*GIVEN INSTRUCTION:*
Output exactly, and only, the lines from the line containing "corners = [piece.bounding_box()" through the line containing "if empty is", both included.
═════ PROVIDED DATA ═════
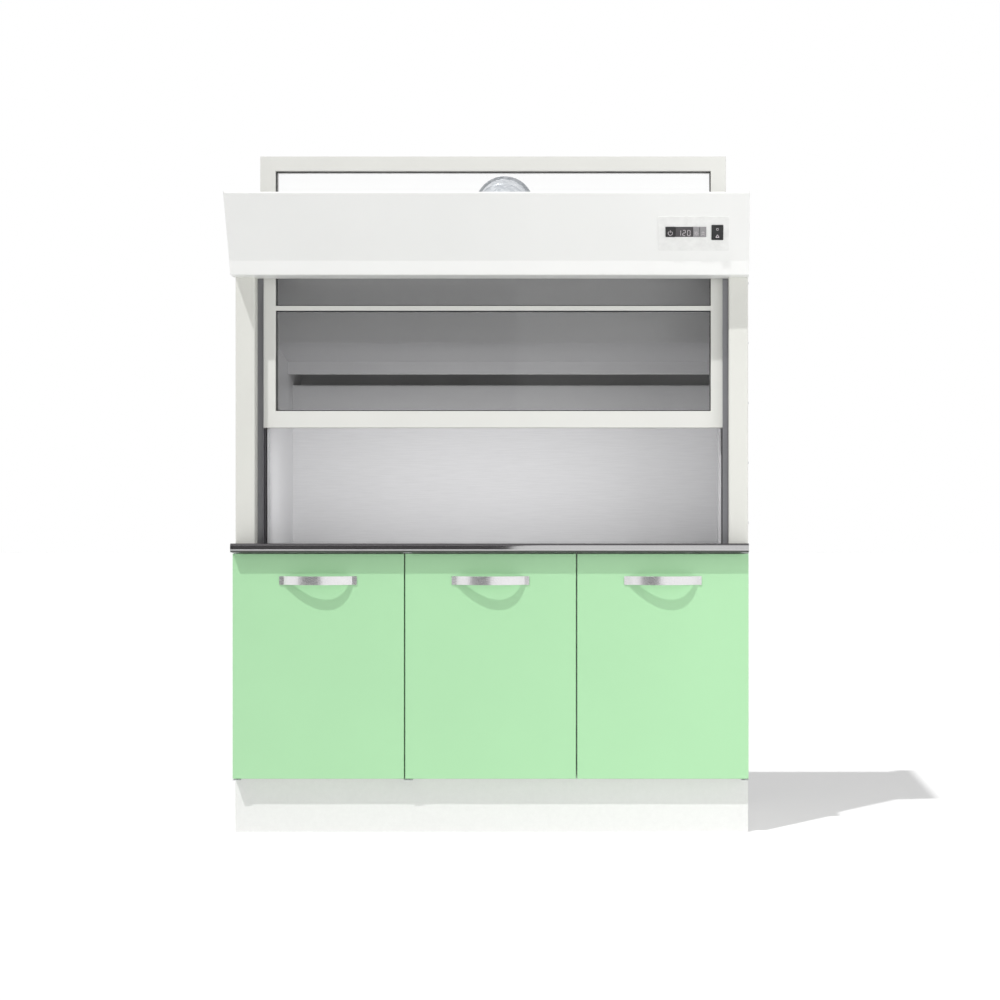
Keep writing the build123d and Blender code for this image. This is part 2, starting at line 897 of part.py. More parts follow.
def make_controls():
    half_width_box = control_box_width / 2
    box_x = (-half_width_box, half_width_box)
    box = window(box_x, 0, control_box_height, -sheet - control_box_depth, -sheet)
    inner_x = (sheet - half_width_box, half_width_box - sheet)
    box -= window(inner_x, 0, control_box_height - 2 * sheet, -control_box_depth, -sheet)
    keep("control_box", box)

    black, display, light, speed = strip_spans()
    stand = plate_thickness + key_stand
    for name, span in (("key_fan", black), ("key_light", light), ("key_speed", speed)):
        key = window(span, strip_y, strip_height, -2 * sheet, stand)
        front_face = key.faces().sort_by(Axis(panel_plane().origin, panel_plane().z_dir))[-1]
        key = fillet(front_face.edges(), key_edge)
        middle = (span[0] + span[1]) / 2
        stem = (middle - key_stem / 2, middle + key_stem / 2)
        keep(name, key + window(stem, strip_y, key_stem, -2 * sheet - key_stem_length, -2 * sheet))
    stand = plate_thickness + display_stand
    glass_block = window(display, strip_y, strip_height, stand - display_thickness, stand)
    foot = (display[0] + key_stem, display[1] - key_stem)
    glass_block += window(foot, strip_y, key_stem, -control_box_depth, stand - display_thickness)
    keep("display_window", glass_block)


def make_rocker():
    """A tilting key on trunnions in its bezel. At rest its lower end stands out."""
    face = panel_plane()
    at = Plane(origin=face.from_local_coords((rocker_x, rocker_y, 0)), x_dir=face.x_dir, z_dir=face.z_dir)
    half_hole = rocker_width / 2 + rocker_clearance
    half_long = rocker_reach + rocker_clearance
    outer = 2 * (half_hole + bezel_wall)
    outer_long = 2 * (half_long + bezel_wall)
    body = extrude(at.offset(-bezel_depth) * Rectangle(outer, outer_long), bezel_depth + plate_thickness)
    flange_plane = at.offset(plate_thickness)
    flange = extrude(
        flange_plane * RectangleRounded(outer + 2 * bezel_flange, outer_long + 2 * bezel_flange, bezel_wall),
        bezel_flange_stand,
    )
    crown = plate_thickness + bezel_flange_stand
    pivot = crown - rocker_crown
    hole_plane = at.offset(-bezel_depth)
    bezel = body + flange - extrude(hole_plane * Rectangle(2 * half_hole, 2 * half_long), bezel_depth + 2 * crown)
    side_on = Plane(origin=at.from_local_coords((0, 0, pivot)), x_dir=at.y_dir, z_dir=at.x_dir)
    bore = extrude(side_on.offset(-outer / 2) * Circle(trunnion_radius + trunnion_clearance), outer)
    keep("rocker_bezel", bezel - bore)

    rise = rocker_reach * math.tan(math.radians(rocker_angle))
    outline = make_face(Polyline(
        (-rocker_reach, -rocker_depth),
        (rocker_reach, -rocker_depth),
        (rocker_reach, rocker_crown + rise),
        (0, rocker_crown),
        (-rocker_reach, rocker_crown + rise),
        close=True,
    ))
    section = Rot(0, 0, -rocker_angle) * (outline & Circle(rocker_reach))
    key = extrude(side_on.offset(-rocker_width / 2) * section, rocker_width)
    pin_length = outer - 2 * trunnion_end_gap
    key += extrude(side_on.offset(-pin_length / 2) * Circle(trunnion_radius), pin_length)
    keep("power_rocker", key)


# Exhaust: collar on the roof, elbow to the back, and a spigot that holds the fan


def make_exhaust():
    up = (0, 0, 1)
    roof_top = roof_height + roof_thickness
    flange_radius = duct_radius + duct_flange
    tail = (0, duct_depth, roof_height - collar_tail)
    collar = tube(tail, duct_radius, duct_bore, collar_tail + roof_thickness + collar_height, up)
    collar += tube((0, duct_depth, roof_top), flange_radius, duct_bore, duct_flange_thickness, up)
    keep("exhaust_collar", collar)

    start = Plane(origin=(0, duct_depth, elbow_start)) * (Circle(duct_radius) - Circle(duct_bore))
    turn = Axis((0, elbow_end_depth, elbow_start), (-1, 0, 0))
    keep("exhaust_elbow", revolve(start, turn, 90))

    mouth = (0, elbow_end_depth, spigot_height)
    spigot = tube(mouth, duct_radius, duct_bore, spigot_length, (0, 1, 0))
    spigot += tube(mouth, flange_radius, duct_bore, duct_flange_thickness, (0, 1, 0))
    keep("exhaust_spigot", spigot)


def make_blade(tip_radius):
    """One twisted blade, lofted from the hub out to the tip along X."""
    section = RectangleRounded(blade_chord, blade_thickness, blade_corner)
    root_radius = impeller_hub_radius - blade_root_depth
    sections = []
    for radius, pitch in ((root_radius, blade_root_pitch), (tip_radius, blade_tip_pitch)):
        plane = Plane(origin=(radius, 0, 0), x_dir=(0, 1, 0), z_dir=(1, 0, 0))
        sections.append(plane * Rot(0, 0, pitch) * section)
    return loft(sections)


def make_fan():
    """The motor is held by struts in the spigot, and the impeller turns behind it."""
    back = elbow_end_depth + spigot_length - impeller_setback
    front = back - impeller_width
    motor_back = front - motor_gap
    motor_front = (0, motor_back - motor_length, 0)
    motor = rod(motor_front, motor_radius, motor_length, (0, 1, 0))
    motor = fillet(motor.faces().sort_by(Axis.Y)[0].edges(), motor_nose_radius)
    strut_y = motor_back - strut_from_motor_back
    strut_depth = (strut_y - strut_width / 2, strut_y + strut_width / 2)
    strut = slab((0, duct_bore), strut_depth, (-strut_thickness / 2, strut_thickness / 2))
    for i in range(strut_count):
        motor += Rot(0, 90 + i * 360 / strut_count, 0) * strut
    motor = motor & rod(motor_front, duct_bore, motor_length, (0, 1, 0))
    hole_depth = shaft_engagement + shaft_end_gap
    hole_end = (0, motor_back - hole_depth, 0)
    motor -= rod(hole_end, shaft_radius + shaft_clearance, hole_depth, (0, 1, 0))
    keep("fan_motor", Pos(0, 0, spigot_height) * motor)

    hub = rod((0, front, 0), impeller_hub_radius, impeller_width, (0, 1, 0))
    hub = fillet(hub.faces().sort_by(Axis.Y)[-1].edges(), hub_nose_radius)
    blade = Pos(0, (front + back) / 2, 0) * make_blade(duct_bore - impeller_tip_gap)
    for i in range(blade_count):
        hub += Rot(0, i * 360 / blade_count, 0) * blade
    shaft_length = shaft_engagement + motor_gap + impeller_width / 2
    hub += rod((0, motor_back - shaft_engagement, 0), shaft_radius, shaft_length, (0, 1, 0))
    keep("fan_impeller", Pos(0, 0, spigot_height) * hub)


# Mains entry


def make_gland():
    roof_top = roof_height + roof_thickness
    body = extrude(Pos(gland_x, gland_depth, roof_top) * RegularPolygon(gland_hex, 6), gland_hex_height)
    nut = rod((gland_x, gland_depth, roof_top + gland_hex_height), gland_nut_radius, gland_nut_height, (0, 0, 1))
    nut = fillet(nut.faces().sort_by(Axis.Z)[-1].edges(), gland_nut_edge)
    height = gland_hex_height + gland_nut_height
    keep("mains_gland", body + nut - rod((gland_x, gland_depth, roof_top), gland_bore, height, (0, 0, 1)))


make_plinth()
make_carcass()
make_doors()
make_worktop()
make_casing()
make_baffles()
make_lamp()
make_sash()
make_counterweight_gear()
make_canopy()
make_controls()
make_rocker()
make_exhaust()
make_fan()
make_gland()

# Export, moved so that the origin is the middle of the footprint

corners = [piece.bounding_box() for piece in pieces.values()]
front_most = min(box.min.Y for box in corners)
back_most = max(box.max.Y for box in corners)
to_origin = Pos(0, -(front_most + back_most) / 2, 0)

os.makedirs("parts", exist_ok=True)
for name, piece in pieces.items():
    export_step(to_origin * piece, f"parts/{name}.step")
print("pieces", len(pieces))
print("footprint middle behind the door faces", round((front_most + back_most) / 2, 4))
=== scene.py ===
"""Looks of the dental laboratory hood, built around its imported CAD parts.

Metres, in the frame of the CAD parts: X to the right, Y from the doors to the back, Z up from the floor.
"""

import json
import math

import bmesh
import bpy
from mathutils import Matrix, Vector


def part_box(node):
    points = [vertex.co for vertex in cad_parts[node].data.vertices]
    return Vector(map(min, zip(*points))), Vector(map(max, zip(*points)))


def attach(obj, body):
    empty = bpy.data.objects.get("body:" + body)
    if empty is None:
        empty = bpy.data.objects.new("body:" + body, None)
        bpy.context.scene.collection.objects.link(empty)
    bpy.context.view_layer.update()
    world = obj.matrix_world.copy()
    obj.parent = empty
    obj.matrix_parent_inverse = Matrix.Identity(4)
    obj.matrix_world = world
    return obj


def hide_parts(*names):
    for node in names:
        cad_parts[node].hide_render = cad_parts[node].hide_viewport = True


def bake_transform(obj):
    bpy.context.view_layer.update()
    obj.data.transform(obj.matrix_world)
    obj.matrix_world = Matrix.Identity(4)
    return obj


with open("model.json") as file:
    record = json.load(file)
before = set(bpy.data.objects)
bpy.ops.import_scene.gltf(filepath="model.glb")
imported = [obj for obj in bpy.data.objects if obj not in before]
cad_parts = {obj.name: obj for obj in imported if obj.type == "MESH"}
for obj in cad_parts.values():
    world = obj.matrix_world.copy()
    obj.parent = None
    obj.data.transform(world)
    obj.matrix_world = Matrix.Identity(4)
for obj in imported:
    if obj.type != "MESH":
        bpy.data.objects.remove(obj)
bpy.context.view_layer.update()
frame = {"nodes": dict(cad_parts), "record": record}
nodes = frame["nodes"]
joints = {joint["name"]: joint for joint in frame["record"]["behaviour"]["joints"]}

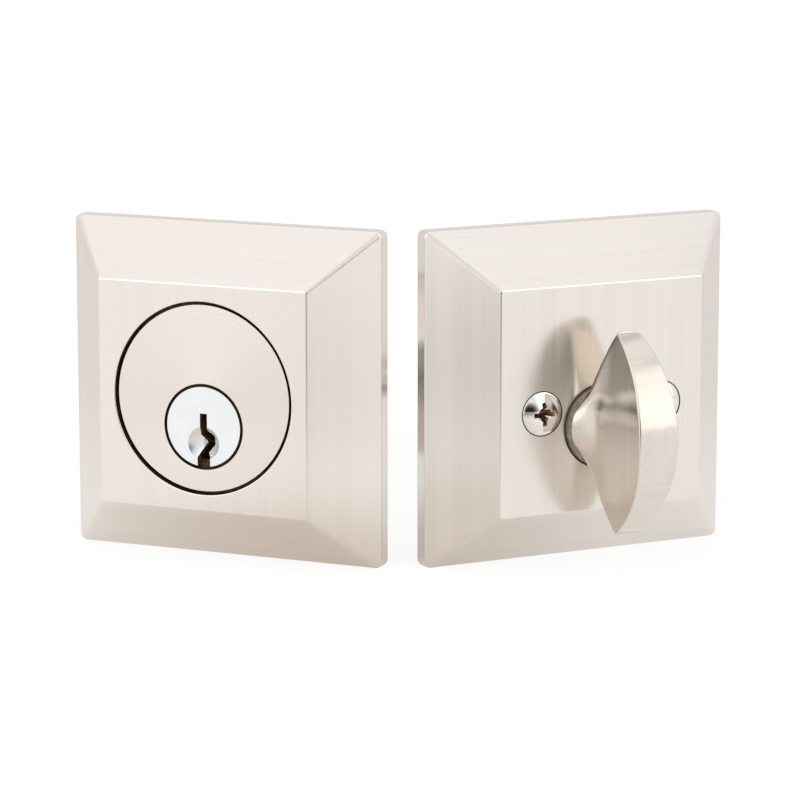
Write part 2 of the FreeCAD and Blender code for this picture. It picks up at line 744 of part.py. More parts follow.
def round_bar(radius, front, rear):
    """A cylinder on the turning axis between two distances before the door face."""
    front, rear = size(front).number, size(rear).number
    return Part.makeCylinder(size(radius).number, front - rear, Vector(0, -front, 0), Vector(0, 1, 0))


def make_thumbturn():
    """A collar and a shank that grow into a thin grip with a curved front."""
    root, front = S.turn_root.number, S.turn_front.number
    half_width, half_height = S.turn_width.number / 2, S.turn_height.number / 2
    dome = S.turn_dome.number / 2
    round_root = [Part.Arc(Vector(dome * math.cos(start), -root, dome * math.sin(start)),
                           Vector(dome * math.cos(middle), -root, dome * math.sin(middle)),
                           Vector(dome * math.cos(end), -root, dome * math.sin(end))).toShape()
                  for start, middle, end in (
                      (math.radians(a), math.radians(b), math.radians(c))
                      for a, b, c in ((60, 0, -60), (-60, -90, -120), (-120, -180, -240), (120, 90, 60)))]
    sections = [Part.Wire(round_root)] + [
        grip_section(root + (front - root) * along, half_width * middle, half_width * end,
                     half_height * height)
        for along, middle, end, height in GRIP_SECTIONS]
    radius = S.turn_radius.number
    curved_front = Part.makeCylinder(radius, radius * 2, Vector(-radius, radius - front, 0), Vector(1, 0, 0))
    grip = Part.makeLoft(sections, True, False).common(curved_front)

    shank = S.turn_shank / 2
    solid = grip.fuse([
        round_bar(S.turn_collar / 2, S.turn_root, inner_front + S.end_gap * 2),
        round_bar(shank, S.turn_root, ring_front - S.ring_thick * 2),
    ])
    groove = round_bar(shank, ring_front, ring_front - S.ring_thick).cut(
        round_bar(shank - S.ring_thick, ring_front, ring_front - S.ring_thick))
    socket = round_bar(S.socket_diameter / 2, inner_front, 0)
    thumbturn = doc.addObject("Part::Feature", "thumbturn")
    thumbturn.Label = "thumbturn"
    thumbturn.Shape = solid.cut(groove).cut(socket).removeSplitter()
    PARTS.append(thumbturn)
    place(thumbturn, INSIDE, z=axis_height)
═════
*RESULT OF THIS TASK:*
corners = [piece.bounding_box() for piece in pieces.values()]
front_most = min(box.min.Y for box in corners)
back_most = max(box.max.Y for box in corners)
to_origin = Pos(0, -(front_most + back_most) / 2, 0)

os.makedirs("parts", exist_ok=True)
for name, piece in pieces.items():
    export_step(to_origin * piece, f"parts/{name}.step")
print("pieces", len(pieces))
print("footprint middle behind the door faces", round((front_most + back_most) / 2, 4))
=== scene.py ===
"""Looks of the dental laboratory hood, built around its imported CAD parts.

Metres, in the frame of the CAD parts: X to the right, Y from the doors to the back, Z up from the floor.
"""

import json
import math

import bmesh
import bpy
from mathutils import Matrix, Vector


def part_box(node):
    points = [vertex.co for vertex in cad_parts[node].data.vertices]
    return Vector(map(min, zip(*points))), Vector(map(max, zip(*points)))


def attach(obj, body):
    empty = bpy.data.objects.get("body:" + body)
    if empty is None:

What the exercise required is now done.